Since last year, I’ve been a tutor for the West Philadelphia Tutoring Project, a volunteer organization based out of Civic House whose members conduct weekly one-on-one sessions with students from local schools. This means that the kids who participate get the chance to have someone — even if it’s just for an hour a week — giving them their complete, undivided attention while the tutors get the chance to experience the West Philadelphia community in a much more significant way.

After some very satisfactory experiences as a tutor, I can honestly say that I’m a big believer in the effectiveness of the program. But the day my tutee encountered the question about the value of life marked the first time I had doubts.

How would anyone respond to the question “Why is life worth living?”

Clearly, there is no obvious answer. In fact, this is about the grayest question one can ask — full of possibilities, just as likely to prove inspiring or depressing.

This was going to be good. My tutee was going to enjoy being challenged in new and interesting ways. This question was a tutor’s dream. So I asked it, hoping to get the fascinating conversation started.

An awkward silence later, all I got from her was, “I don’t know, and I don’t care.”

I was taken aback as she shut her textbook and told me in the way that only a 12-year-old can — sounding both condescending and childlike — “Don’t worry, I’ll ask my mom to help me with this later.” And as I continued to push her to answer the question, I was shocked by her complete lack of curiosity.

Just like that, my problem stopped having anything to do with the answer to one of life’s biggest questions and became all about my inability to make her want to know. This was not the first time that I had encountered this attitude from her, but seeing that she was unwilling to attempt to answer such an open-ended question made it painfully obvious.

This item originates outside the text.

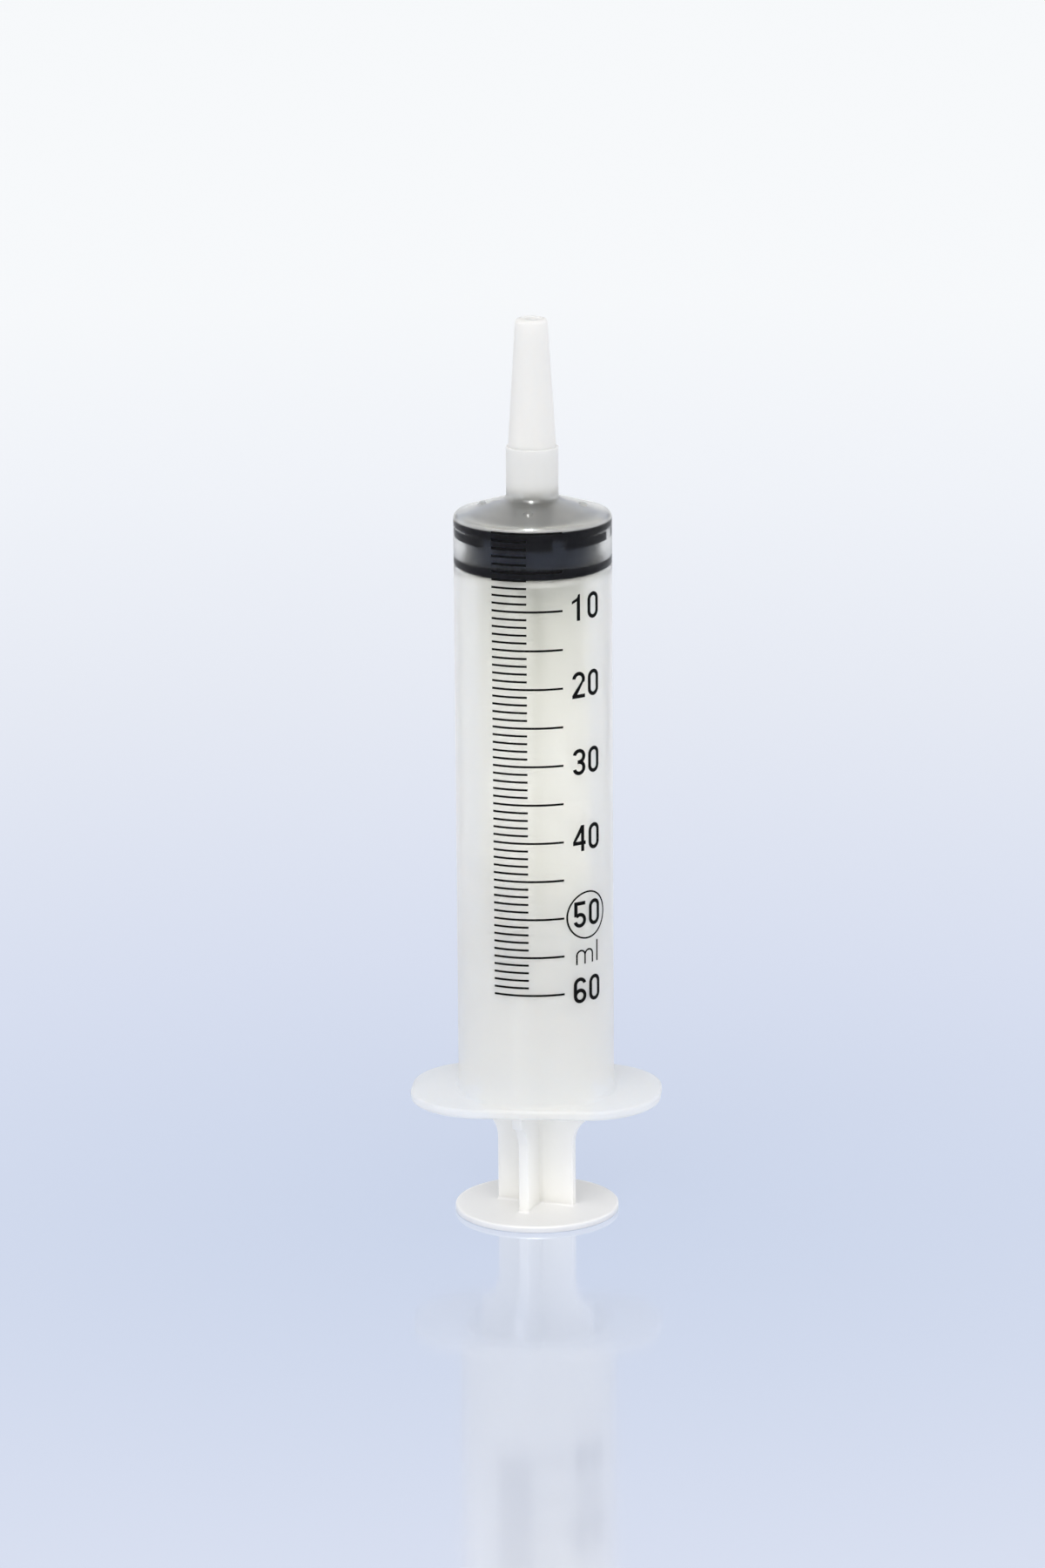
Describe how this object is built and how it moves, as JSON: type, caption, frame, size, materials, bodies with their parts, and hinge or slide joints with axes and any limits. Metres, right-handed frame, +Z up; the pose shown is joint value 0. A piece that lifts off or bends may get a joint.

With more than 300 tutors enrolled in WPTP, these difficulties are not unheard of.

As Shani Weerakoon, a board member of the program, explained, one of the most intimidating challenges for tutors is “realizing that you can’t do things overnight.”

“You have to take baby steps,” he said.

Wharton junior and current WPTP chairman Zachary Browne argued that a big part of the challenge stems from the fact that “a lot of the tutors come from extremely different backgrounds — private schools or public schools in wealthy suburbs.”

They have to make an effort to “understand where the tutee stands given their educational backgrounds and adapt their tutoring styles accordingly,” he said.

As generally overachieving Penn students, we are accustomed to getting things done and excelling at what we do. But tutoring is not about excelling in the way in which one would excel in a class.

Just like there’s no apparent answer to the question of why life is worth living, there’s no apparent way to instill a sense of curiosity in someone who resists it.

Ultimately, tutoring is not something that you can clearly fail or succeed at. It’s a constant struggle between accepting frustration and deciding to continue in spite of it.